Begin

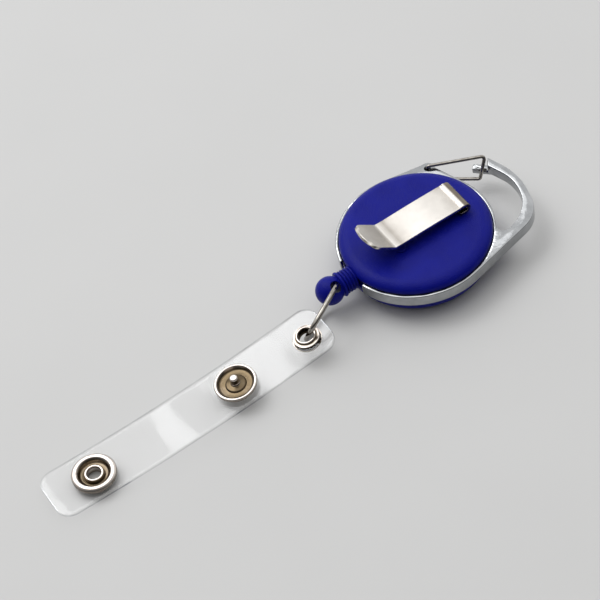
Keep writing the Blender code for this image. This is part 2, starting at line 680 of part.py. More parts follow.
def hang(name, pivot, parent, pieces):
    """Put an empty on a joint's axis and parent the pieces that move with it."""
    empty = bpy.data.objects.new(name, None)
    empty.empty_display_size = 2 * MM
    bpy.context.scene.collection.objects.link(empty)
    empty.location = Vector(pivot) * MM
    if parent:
        empty.parent = parent
        empty.matrix_parent_inverse = Matrix.Translation(-world_place(parent))
    for piece in pieces:
        piece.parent = empty
        piece.matrix_parent_inverse = Matrix.Translation(-Vector(pivot) * MM)
    return empty


def world_place(empty):
    """World position of an empty that is only ever moved, never turned."""
    return empty.location.copy()


def build():
    clear_scene()
    make_frame()
    make_back_cover()
    make_front_cover()
    make_rivet()
    make_post()
    base, tongue = make_clip()
    gate = make_gate()
    spool_pieces = [make_spool(), make_wound_cord(), make_power_spring()]
    lead = make_cord_lead()
    bead = make_bead()
    ring = make_link_ring()
    tab, flap = make_strap()
    strap_trim = [*make_eyelet(), *make_stud()]
    socket_trim = make_socket()

    bend_end = CLIP_BEND_Y + (CLIP_PLATE_MIDDLE - CLIP_BASE_MIDDLE) / 2
    hang("gate_hinge", (*GATE_PIVOT, FRAME_MIDDLE), None, [gate])
    hang("clip_hinge", (0, bend_end, (CLIP_BASE_MIDDLE + CLIP_PLATE_MIDDLE) / 2), None, [tongue])
    hang("spool_axis", (0, 0, FRAME_MIDDLE), None, spool_pieces)
    cord_slide = hang("cord_slide", (0, CORD_END_Y, FRAME_MIDDLE), None, [lead])
    swivel = hang("bead_swivel", BALL_CENTRE, cord_slide, [bead])
    near_ball, near_eyelet, _ = ring_ends()
    ring_hinge = hang("ring_hinge", HOLE_CENTRE, swivel, [ring])
    strap_hinge = hang("strap_hinge", near_eyelet, ring_hinge, [tab, *strap_trim])
    hang("fold_hinge", fold_axis()[0], strap_hinge, [flap, *socket_trim])


GUIDE = make_material("guide", (0.5, 0.5, 0.5), 0.5)
CHROME = make_material("chrome", (0.80, 0.81, 0.83), 0.12, metallic=1.0)
NICKEL = make_material("nickel", (0.78, 0.75, 0.70), 0.2, metallic=1.0)
STEEL = make_material("steel", (0.62, 0.62, 0.62), 0.25, metallic=1.0)
BLUE = make_material("blue_plastic", (0.012, 0.020, 0.27), 0.38)
WHITE_PLASTIC = make_material("white_plastic", (0.80, 0.80, 0.78), 0.5)
CORD_BLACK = make_material("black_nylon", (0.02, 0.02, 0.02), 0.7)
VINYL = make_material("clear_vinyl", (0.90, 0.92, 0.93), 0.12, alpha=0.35)

build()
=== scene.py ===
"""Retractable badge reel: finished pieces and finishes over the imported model's frame.

Drawings are in millimetres and become metres as each cage is made. The reel lies on its front cover
with the belt clip up, the hook towards +Y and the cord leaving towards -Y.
"""
import json
import math

import bpy
from mathutils import Matrix, Vector


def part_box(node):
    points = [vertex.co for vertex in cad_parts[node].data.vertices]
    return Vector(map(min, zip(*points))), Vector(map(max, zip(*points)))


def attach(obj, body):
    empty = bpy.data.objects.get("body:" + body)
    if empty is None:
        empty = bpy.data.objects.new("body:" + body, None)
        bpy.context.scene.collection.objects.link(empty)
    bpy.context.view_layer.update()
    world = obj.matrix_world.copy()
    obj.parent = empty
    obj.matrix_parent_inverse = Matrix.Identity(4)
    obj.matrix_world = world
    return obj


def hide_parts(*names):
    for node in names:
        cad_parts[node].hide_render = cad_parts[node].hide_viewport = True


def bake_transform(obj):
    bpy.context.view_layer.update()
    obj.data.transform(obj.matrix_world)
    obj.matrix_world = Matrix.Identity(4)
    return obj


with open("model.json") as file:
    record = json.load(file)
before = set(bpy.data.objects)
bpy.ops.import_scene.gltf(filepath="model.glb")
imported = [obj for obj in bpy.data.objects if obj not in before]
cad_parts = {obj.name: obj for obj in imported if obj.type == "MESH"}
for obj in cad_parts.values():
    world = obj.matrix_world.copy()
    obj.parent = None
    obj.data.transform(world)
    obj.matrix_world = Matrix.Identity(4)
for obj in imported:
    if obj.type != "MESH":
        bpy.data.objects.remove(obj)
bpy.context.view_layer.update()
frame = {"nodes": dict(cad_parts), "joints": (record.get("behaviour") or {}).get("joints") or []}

MM = 0.001
JOINTS = {joint["name"]: joint for joint in frame["joints"]}


# ---- Places taken from the frame, in millimetres ----

def low(node):
    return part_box(node)[0] / MM


def high(node):
    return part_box(node)[1] / MM


def middle(node):
    return (low(node) + high(node)) / 2


def pivot(joint):
    return Vector(JOINTS[joint]["pos_m"]) / MM


CAST_LOW = low("carabiner_frame").z
CAST_HIGH = high("carabiner_frame").z
CAST_MIDDLE = (CAST_LOW + CAST_HIGH) / 2
RING_RADIUS = high("carabiner_frame").x
RING_BORE = RING_RADIUS - 0.8
COVER_RADIUS = high("back_cover").x + 0.25
WALL_RADIUS = high("back_cover").x + 0.1
COVER_BORE = WALL_RADIUS - 1.6
COVER_TOP = high("back_cover").z
BACK_SEAM = CAST_MIDDLE + 0.8
FRONT_SEAM = CAST_MIDDLE - 0.8
CLIP_HALF_WIDTH = high("clip_tongue").x
GATE_PIVOT = pivot("gate_swing").to_2d()
HOLE_CENTRE = pivot("ring_swing")
RING_AXIS = Vector(JOINTS["ring_swing"]["axis"])
NEAR_EYELET = pivot("strap_swing")
BALL = pivot("bead_swivel")
EYELET_PLAN = middle("strap_eyelet").to_2d()
SOCKET_PLAN = middle("snap_socket").to_2d()
STUD_AT = (middle("snap_stud").to_2d() - EYELET_PLAN).length
SOCKET_AT = (SOCKET_PLAN - EYELET_PLAN).length

# ---- Sizes of the pieces ----

EXIT_HALF_WIDTH = 4.4
LIP_RADIUS = 15.9
CAST_EDGE = 0.28
HOOK_OUTSIDE = (((18.12, 4.6), 0.0), ((13.2, 25.6), 8.5), ((0.4, 29.0), 18.0),
                ((-8.3, 26.33), 0.0))
HOOK_INSIDE = (((-6.3, 24.78), 0.0), ((0.6, 27.0), 12.0), ((10.5, 24.7), 11.0),
               ((13.1, 15.2), 1.9), ((5.5, 15.8), 0.0))
LOBE_RADIUS = 1.9
NOSE_ROOT = Vector((-6.3, 26.4))
NOSE_TIP = Vector((-10.0, 23.0))
NOSE_HALF_WIDTH = 0.85
NOSE_HALF_DEPTH = 0.8
GATE_TOP = (-8.3, 25.7, CAST_HIGH + 0.8)
GATE_BOTTOM = (-6.8, 22.7, CAST_LOW - 0.8)
GATE_WIRE = 0.42
GATE_BEND = 0.65
BACK_EDGE = (2.9, 2.0)
FRONT_EDGE = (4.2, 4.4)
COVER_FACE = 1.2
FOOT_RADIUS = 12.6
FOOT_STEP = 0.18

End

Copy exactly, and only, the lines from the one containing "0.5, 0.5), 0.5)" through the one containing "points = [vertex.co".

GUIDE = make_material("guide", (0.5, 0.5, 0.5), 0.5)
CHROME = make_material("chrome", (0.80, 0.81, 0.83), 0.12, metallic=1.0)
NICKEL = make_material("nickel", (0.78, 0.75, 0.70), 0.2, metallic=1.0)
STEEL = make_material("steel", (0.62, 0.62, 0.62), 0.25, metallic=1.0)
BLUE = make_material("blue_plastic", (0.012, 0.020, 0.27), 0.38)
WHITE_PLASTIC = make_material("white_plastic", (0.80, 0.80, 0.78), 0.5)
CORD_BLACK = make_material("black_nylon", (0.02, 0.02, 0.02), 0.7)
VINYL = make_material("clear_vinyl", (0.90, 0.92, 0.93), 0.12, alpha=0.35)

build()
=== scene.py ===
"""Retractable badge reel: finished pieces and finishes over the imported model's frame.

Drawings are in millimetres and become metres as each cage is made. The reel lies on its front cover
with the belt clip up, the hook towards +Y and the cord leaving towards -Y.
"""
import json
import math

import bpy
from mathutils import Matrix, Vector


def part_box(node):
    points = [vertex.co for vertex in cad_parts[node].data.vertices]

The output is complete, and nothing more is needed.